The Challenge of Immigration
Three bishops from the border state of New Mexico added their voices to those of their brother bishops. In their letter, Archbishop John Wester of Santa Fe, Bishop Peter Baldacchino of Las Cruces and Bishop James Wall of Gallup point out that the U.S. immigration system is currently “broken and in need of reform,” adding, “many who arrive to our nation are forced to migrate because of oppression and persecution [as] ... victims of smugglers, human traffickers, and drug cartels. They suffer severe economic hardship and simply want to support their families with dignity.”
Since the preeminent pillar of Catholic social teaching is the dignity of the human person, the bishops therefore decry a plan to mass deport those who have “built equities in our communities and pose no threat ... to humanitarian principles and to our national interest.” They urge lawmakers to instead prioritize “bipartisan negotiations to repair the U.S. immigration system.”

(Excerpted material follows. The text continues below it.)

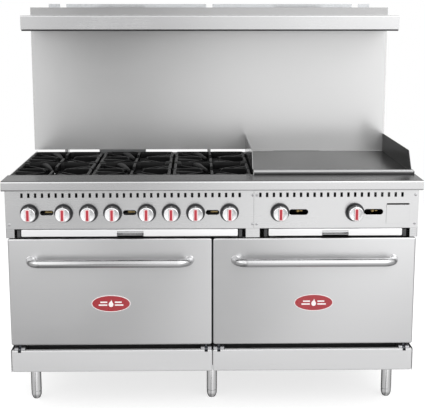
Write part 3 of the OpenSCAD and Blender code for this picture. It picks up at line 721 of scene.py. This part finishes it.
def dial_rings():
    """Dark dial plates behind the knobs, each with a rolled lip."""
    low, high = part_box("knob_bezels")
    radius = (high.z - low.z) / 2
    middle = (low.z + high.z) / 2
    depth = high.y - low.y
    hole = 9 * MM
    plate = [(hole, -depth + 2.4 * MM), (radius - 2.2 * MM, -depth + 2.4 * MM), (radius - 2.2 * MM, -MM),
             (hole, -MM)]
    lip = turned(radius, 0, (-2.4, 0), (0, 0))
    lip += turned(radius, -depth, (0, 1), (-0.5, 0.2), (-1.2, 0), (-1.9, 0.3), (-2.4, 1))
    bm = bmesh.new()
    for node in KNOBS:
        x = centre_of(node).x
        for material, outline in ((0, plate), (1, lip)):
            rings = [[Vector((x + r * c, high.y + y, middle + r * s)) for c, s in circle(64)]
                     for r, y in outline + outline[:1]]
            add_rings(bm, rings, capped=False, material=material)
    bmesh.ops.remove_doubles(bm, verts=bm.verts, dist=0.001 * MM)
    install(mesh_object("knob_dial_rings", bm, "dial_grey", "dial_lip"), ROOT, "bezel_metal", "knob_bezels")


knobs()
dial_rings()


# ---- grates and burner heads

GRATES = sorted(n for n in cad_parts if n.startswith("grate_"))


def add_blade(bm, angle, outline, width):
    """Upright rib that runs out from the middle at an angle: outline is (distance, height)."""
    c, s = math.cos(angle), math.sin(angle)
    rings = []
    for side in (-width / 2, width / 2):
        rings.append([Vector((r * c - side * s, r * s + side * c, h)) for r, h in outline])
    add_rings(bm, rings)


def rim_path(half, corner, notch):
    """Closed line of a grate's rim: round corners, and a shallow bay at the middle of each side."""
    quarter = []
    bay = 20 * MM
    for t in range(9):
        u = -bay + 2 * bay * t / 8
        quarter.append((half - notch * math.cos(math.pi / 2 * u / bay) ** 2, u))
    quarter += arc((half - corner, half - corner), corner, 0, 90, 6)
    path = []
    for turn in range(4):
        a = math.radians(90 * turn)
        path += [(x * math.cos(a) - y * math.sin(a), x * math.sin(a) + y * math.cos(a)) for x, y in quarter]
    return path


def grate_mesh():
    """Cast grate: bayed rim, cross and corner ribs, and broad fingers that slope to the open middle."""
    low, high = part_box(GRATES[0])
    half = (high.x - low.x) / 2
    top = high.z - low.z
    rim_w = 15 * MM
    bm = bmesh.new()
    path = rim_path(half - rim_w / 2 - 0.6 * MM, 17 * MM, 7 * MM)
    section = [(-0.5, 3), (0.5, 3), (0.47, 20), (0.34, 27), (0.0, top / MM - 0.6), (-0.34, 27), (-0.47, 20)]
    rows = []
    for i, (x, y) in enumerate(path):
        ahead = Vector(path[(i + 1) % len(path)]) - Vector(path[i - 1])
        ahead.normalize()
        out = Vector((ahead.y, -ahead.x))
        rows.append([Vector((x + out.x * u * rim_w, y + out.y * u * rim_w, h * MM)) for u, h in section])
    add_rings(bm, rows + [rows[0]], capped=False)
    bmesh.ops.remove_doubles(bm, verts=bm.verts, dist=0.001 * MM)
    inside = half - rim_w
    for k in range(8):
        diagonal = k % 2 == 1
        reach = inside * (1.36 if diagonal else 1.03)
        start = (46 if diagonal else 34) * MM
        crest = top - (9 if diagonal else 1) * MM
        outline = [(start, 12 * MM), (start + 2 * MM, 21 * MM), (start + 12 * MM, crest),
                   (reach, crest), (reach, 2 * MM), (start + 40 * MM, MM)]
        add_blade(bm, math.radians(45 * k), outline, (9 if diagonal else 10) * MM)
    # Corner lobes
    lobe = turned(0, 0, (15.5, 2), (15.5, 24)) + turned(0, top, (12, -2), (8, -1))
    for sx in (-1, 1):
        for sy in (-1, 1):
            add_lathe(bm, lobe, ((half - 17 * MM) * sx, (half - 17 * MM) * sy, 0), "Z", 24)
    add_fingers(bm, inside, top)
    grate = mesh_object("grate_master", bm, "cast_iron")
    remesh = grate.modifiers.new("cast", "REMESH")
    remesh.mode, remesh.voxel_size = "VOXEL", 1.9 * MM
    relax = grate.modifiers.new("relax", "SMOOTH")
    relax.factor, relax.iterations = 0.5, 4
    thin = grate.modifiers.new("thin", "DECIMATE")
    thin.ratio = 0.35
    apply_modifiers(grate, 60)
    mesh = grate.data
    bpy.data.objects.remove(grate)
    return mesh


def add_fingers(bm, inside, top):
    """Broad round-topped fingers like a pinwheel: each runs down from the rim to the open middle."""
    rows, lean, tip = 9, 23, 44 * MM
    rim = (inside + 3 * MM) / math.cos(math.radians(lean))
    section = ((-1.0, -13), (-1.0, -5), (-0.8, -2), (-0.4, 0), (0.0, 0.7), (0.4, 0), (0.8, -2), (1.0, -5),
               (1.0, -13))
    for k in range(4):
        a = math.radians(90 * k + lean)
        along, across = Vector((math.cos(a), math.sin(a), 0)), Vector((-math.sin(a), math.cos(a), 0))
        rings = []
        for row in range(rows):
            t = row / (rows - 1)
            r = tip + (rim - tip) * t
            w = (7 + 11 * t) * MM
            h = 15 * MM + (top - 17 * MM) * t ** 0.7
            rings.append([along * r + across * (u * w) + Vector((0, 0, max(MM, h + v * MM)))
                          for u, v in section])
        add_rings(bm, rings)


def grates():
    mesh = grate_mesh()
    for node in GRATES:
        place = centre_of(node)
        obj = add_object(f"{node}_casting", mesh, (place.x, place.y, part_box(node)[0].z))
        install(obj, node, "cast_iron", node)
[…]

In 2019 in Brownsville, Texas, a proposed wall section was set to slice through diocesan property. Brownsville Bishop Daniel Flores told The Wall Street Journal in forceful terms, “I don’t want to use church property to say that no matter how dire your life is, you cannot be received here. ... The government is going to have to take the land. The church is not going to give it to them.” The wall, he insisted, would hinder the Church’s ministry and witness to Christ the refugee.
The bishops together make clear that border security and human dignity are not opposing goals, but complementary responsibilities. While the official stance of the USCCB is in opposition to a fortified wall on our southern border, the bishops of the United States support humane enforcement of the nation’s laws, while respecting the rights of migrants. They call on Congress to reform what has long been deemed a fractured system, leaving many of the root causes of immigration untouched.
Whether Congress heeds that counsel will determine not only the fate of millions, but also its moral credibility in the years ahead.